Tino Buazzelli nei panni di Nero Wolfe
Dove sono allora i suoi meriti, dov’è allora il suo fascino? Non vorremmo peccare di presunzione, ma una storia di Wolfe è simile alla replica di un testo del teatro No giapponese; che importa conoscerne sviluppi ed esiti quando il suo pregio, ciò per cui si baratta parte del proprio tempo e del proprio denaro, è il modo in cui è interpretato, la trasgressione regolata e appena percettibile di un passaggio, di una consuetudine, di una norma d’usucapione?

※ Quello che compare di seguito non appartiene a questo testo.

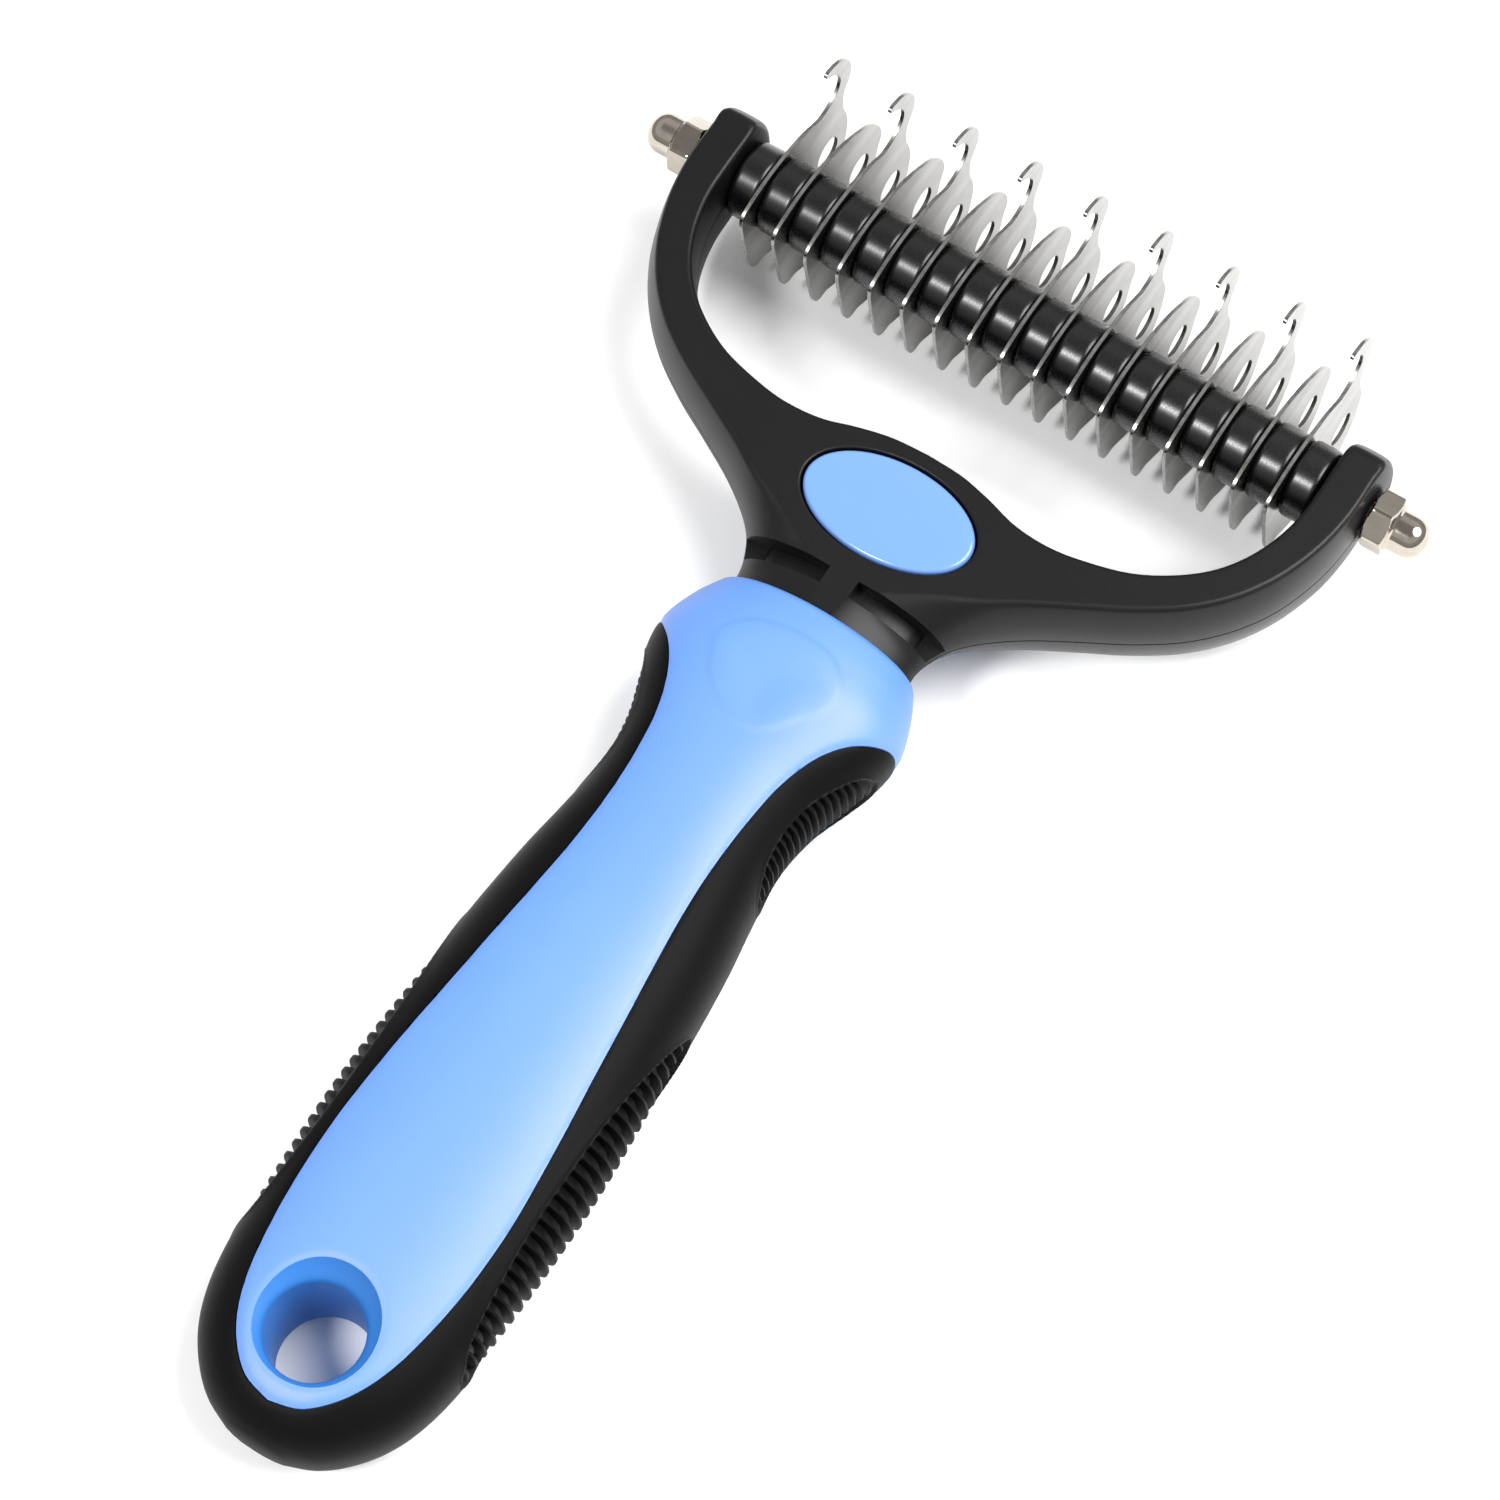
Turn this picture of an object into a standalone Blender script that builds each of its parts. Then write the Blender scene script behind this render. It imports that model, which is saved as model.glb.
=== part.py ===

Così è Nero Wolfe, attore imprevedibile della stessa performance per oltre quaranta romanzi, consumato guitto che dichiara di seguire stili e regole solide e invarianti, per violarle appena in modi e momenti inattesi, generatori di tensione ora drammatica ora, assai più spesso, sapidamente e irrefrenabilmente comica.
Merito di un narratore di solido mestiere, campione d'ortografia in gioventù e di sintassi in età più avanzata, capace di crearsi un personaggio, una maschera e uno stile inimitabili. Tanto inimitabili che qualcuno, come accade al grandi del giallo (Sherlock Holmes e James Bond, ad esempio), ha provato invece ad imitarli. Il Giallo Mondadori n. 1957, uscito in estate, s’intitola va Nero Wolfe: delitto in mi minore. Non era un palinsesto sbucciato, né un Inedito raccolto in bottiglia al largo di Miami Beach. Era un apprezzabile tentativo di tale Robert Goldsborough di ridare voce a Rex Todhunter Stout. Ne seguiranno altri.